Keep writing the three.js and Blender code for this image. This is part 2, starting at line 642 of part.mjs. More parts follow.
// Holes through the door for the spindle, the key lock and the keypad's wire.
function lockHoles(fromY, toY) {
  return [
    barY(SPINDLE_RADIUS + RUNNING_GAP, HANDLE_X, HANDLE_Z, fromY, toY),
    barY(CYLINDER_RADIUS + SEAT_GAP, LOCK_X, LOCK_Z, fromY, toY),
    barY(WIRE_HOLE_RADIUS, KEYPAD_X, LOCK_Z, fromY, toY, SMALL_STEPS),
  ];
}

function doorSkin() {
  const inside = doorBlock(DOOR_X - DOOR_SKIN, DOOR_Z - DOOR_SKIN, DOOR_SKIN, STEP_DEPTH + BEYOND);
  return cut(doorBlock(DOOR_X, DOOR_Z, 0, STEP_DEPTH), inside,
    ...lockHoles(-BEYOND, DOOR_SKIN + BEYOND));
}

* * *

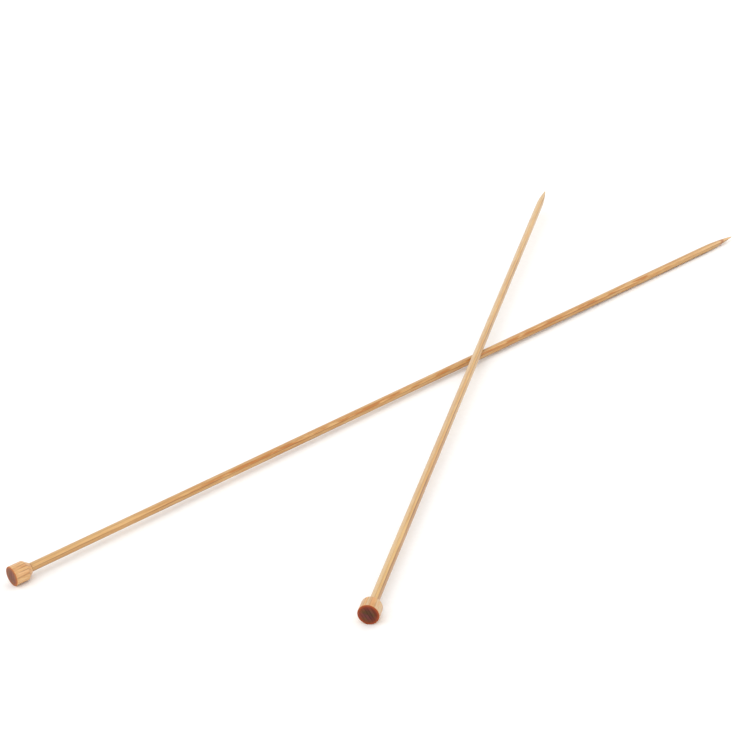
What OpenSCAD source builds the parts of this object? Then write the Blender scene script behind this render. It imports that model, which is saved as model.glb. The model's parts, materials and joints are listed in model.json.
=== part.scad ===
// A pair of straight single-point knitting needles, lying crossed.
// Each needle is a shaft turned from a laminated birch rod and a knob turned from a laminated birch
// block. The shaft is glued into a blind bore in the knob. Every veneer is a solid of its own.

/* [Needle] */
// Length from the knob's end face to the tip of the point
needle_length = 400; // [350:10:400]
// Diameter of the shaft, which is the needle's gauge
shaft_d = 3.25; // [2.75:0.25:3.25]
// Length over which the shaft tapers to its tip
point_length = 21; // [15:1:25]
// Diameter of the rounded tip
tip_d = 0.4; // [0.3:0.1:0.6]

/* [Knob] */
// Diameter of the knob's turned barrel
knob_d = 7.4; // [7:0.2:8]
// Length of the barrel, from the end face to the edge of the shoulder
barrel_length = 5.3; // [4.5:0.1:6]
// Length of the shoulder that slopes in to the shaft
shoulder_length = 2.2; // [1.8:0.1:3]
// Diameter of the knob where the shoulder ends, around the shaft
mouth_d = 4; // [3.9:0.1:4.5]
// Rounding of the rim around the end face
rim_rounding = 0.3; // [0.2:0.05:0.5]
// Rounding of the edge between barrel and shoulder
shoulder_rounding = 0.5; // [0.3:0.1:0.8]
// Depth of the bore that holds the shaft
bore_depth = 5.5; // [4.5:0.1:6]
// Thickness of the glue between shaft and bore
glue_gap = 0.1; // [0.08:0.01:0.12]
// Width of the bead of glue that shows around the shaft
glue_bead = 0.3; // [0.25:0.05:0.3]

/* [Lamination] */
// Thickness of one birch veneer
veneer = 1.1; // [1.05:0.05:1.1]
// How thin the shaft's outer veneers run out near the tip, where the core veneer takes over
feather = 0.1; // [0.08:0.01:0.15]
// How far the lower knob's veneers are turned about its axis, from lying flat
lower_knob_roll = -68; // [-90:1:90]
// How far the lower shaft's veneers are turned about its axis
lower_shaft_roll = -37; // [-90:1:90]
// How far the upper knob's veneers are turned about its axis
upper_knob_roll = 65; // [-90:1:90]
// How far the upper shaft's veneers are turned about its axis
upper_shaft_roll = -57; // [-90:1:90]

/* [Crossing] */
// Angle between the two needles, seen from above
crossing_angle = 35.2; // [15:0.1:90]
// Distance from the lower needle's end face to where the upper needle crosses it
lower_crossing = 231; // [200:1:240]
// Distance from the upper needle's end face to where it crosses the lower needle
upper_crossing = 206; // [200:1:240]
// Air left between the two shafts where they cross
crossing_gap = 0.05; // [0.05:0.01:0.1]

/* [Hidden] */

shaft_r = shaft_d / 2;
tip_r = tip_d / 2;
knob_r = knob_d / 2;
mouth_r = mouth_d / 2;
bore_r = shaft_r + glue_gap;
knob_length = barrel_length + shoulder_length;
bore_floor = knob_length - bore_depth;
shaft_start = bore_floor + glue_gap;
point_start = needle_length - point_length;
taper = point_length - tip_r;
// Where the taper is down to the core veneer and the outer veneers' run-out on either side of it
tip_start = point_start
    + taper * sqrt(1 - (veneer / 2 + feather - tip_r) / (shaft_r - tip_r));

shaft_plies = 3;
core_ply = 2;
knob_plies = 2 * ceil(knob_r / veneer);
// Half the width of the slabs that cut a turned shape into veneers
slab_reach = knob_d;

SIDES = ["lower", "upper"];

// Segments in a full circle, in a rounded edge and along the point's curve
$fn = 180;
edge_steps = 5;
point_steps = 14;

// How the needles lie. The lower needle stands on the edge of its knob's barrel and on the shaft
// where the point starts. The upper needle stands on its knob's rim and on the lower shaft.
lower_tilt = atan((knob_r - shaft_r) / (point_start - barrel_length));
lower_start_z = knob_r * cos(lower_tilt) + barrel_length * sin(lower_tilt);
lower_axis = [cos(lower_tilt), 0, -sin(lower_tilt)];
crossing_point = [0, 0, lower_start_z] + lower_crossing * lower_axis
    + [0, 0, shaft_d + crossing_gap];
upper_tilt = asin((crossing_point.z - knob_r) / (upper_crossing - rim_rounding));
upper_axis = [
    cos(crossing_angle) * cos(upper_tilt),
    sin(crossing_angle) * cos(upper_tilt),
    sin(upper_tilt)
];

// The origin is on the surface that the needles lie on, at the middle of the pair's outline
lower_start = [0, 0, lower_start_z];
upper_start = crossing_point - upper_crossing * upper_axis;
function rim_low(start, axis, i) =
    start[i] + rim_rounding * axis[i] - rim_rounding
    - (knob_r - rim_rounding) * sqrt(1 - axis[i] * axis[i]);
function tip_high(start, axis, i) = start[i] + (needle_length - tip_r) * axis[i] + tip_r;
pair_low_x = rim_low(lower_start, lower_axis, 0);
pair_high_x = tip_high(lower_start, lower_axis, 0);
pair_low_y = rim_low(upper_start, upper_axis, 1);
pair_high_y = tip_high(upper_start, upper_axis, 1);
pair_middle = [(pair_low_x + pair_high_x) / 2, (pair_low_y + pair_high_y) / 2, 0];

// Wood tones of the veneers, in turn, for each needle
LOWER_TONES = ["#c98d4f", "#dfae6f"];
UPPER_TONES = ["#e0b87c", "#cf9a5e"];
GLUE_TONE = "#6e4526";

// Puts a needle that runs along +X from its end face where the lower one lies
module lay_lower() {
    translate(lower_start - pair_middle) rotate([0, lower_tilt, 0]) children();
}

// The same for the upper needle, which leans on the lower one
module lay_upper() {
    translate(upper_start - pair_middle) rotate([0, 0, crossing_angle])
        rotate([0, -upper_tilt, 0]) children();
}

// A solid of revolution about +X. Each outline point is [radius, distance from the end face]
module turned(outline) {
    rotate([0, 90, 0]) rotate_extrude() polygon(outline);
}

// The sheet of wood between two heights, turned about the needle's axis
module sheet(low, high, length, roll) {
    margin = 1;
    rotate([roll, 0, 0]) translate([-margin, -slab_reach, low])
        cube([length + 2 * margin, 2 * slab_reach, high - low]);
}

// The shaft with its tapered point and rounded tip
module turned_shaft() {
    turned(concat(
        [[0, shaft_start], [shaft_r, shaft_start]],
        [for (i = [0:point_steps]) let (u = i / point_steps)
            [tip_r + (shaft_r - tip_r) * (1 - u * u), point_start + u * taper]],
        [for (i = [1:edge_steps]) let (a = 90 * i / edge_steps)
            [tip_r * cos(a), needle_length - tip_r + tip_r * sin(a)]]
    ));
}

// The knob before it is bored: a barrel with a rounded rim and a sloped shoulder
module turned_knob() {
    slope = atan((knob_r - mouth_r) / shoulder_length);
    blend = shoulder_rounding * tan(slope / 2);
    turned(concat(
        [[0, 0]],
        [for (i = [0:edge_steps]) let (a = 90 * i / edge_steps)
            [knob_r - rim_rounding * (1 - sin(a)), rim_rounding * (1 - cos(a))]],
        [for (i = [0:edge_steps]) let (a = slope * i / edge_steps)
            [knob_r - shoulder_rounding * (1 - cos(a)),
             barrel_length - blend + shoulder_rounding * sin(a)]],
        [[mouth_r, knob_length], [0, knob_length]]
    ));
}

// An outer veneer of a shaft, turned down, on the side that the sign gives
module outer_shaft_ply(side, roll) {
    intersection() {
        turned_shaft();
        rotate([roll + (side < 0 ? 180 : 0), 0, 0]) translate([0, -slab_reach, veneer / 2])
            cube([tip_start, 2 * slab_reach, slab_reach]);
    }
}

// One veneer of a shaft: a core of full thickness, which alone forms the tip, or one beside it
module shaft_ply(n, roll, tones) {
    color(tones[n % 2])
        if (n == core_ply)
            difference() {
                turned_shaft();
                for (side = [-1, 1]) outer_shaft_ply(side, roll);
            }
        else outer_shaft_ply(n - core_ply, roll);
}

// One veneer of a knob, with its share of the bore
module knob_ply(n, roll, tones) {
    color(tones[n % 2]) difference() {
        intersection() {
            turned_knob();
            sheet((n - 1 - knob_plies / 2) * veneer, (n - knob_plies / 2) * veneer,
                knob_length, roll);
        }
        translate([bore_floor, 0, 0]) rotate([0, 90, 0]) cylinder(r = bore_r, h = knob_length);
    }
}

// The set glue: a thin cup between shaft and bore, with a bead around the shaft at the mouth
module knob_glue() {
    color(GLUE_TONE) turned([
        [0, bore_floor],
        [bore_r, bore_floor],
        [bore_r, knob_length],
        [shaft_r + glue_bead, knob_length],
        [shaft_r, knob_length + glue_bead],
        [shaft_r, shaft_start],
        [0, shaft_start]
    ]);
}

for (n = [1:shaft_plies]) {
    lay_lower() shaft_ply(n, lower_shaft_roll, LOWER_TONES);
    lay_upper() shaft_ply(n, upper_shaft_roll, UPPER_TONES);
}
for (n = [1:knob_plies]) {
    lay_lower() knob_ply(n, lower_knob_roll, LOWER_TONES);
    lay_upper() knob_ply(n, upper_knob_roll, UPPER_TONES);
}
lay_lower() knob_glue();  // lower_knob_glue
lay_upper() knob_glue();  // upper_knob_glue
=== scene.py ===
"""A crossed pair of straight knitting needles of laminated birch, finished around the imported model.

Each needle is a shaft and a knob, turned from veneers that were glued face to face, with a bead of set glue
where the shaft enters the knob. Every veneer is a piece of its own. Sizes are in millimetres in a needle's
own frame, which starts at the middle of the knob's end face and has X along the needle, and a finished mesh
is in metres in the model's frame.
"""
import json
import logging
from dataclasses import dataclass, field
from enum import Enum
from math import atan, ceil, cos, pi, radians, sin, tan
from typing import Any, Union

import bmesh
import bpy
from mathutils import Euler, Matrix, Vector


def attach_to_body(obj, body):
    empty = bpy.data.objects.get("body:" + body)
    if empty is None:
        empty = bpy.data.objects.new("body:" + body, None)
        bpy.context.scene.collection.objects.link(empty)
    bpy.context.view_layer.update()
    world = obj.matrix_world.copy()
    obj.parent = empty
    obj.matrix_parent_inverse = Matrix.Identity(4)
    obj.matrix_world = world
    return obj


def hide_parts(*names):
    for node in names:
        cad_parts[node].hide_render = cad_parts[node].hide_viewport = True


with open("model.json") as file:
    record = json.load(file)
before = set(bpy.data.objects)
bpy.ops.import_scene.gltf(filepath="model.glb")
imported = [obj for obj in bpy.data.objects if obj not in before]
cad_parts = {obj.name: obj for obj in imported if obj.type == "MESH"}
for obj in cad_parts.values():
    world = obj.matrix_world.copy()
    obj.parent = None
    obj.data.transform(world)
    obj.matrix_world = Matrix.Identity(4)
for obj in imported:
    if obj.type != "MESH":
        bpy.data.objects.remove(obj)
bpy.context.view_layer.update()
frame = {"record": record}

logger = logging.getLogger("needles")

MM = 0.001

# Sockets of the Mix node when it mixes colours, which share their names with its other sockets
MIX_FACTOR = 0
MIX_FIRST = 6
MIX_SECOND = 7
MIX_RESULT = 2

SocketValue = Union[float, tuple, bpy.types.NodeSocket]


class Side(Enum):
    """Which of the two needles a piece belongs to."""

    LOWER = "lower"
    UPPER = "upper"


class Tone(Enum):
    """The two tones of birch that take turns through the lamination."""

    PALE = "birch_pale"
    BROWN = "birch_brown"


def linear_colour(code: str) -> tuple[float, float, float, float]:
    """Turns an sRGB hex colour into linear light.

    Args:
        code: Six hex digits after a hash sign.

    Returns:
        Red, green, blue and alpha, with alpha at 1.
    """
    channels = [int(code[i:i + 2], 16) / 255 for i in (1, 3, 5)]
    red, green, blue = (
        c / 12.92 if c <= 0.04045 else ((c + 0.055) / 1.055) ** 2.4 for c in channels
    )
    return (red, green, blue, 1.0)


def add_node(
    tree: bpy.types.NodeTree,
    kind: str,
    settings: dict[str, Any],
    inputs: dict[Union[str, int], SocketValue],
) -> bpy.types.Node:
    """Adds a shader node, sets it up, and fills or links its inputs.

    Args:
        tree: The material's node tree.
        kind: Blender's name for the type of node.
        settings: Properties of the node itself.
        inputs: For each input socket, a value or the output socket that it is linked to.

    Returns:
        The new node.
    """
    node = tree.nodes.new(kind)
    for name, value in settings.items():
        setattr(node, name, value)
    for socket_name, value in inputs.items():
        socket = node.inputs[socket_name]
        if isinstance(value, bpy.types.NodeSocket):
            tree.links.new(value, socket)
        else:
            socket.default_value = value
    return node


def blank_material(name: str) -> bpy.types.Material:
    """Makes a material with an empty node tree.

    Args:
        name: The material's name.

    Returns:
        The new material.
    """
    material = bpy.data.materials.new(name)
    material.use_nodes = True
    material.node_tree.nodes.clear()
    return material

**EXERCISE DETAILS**
Quote word for word every line from the one that has "at the mouth" through the one that has "imported = [obj".

**ANSWER TO THIS EXERCISE**
// The set glue: a thin cup between shaft and bore, with a bead around the shaft at the mouth
module knob_glue() {
    color(GLUE_TONE) turned([
        [0, bore_floor],
        [bore_r, bore_floor],
        [bore_r, knob_length],
        [shaft_r + glue_bead, knob_length],
        [shaft_r, knob_length + glue_bead],
        [shaft_r, shaft_start],
        [0, shaft_start]
    ]);
}

for (n = [1:shaft_plies]) {
    lay_lower() shaft_ply(n, lower_shaft_roll, LOWER_TONES);
    lay_upper() shaft_ply(n, upper_shaft_roll, UPPER_TONES);
}
for (n = [1:knob_plies]) {
    lay_lower() knob_ply(n, lower_knob_roll, LOWER_TONES);
    lay_upper() knob_ply(n, upper_knob_roll, UPPER_TONES);
}
lay_lower() knob_glue();  // lower_knob_glue
lay_upper() knob_glue();  // upper_knob_glue
=== scene.py ===
"""A crossed pair of straight knitting needles of laminated birch, finished around the imported model.

Each needle is a shaft and a knob, turned from veneers that were glued face to face, with a bead of set glue
where the shaft enters the knob. Every veneer is a piece of its own. Sizes are in millimetres in a needle's
own frame, which starts at the middle of the knob's end face and has X along the needle, and a finished mesh
is in metres in the model's frame.
"""
import json
import logging
from dataclasses import dataclass, field
from enum import Enum
from math import atan, ceil, cos, pi, radians, sin, tan
from typing import Any, Union

import bmesh
import bpy
from mathutils import Euler, Matrix, Vector


def attach_to_body(obj, body):
    empty = bpy.data.objects.get("body:" + body)
    if empty is None:
        empty = bpy.data.objects.new("body:" + body, None)
        bpy.context.scene.collection.objects.link(empty)
    bpy.context.view_layer.update()
    world = obj.matrix_world.copy()
    obj.parent = empty
    obj.matrix_parent_inverse = Matrix.Identity(4)
    obj.matrix_world = world
    return obj


def hide_parts(*names):
    for node in names:
        cad_parts[node].hide_render = cad_parts[node].hide_viewport = True


with open("model.json") as file:
    record = json.load(file)
before = set(bpy.data.objects)
bpy.ops.import_scene.gltf(filepath="model.glb")
imported = [obj for obj in bpy.data.objects if obj not in before]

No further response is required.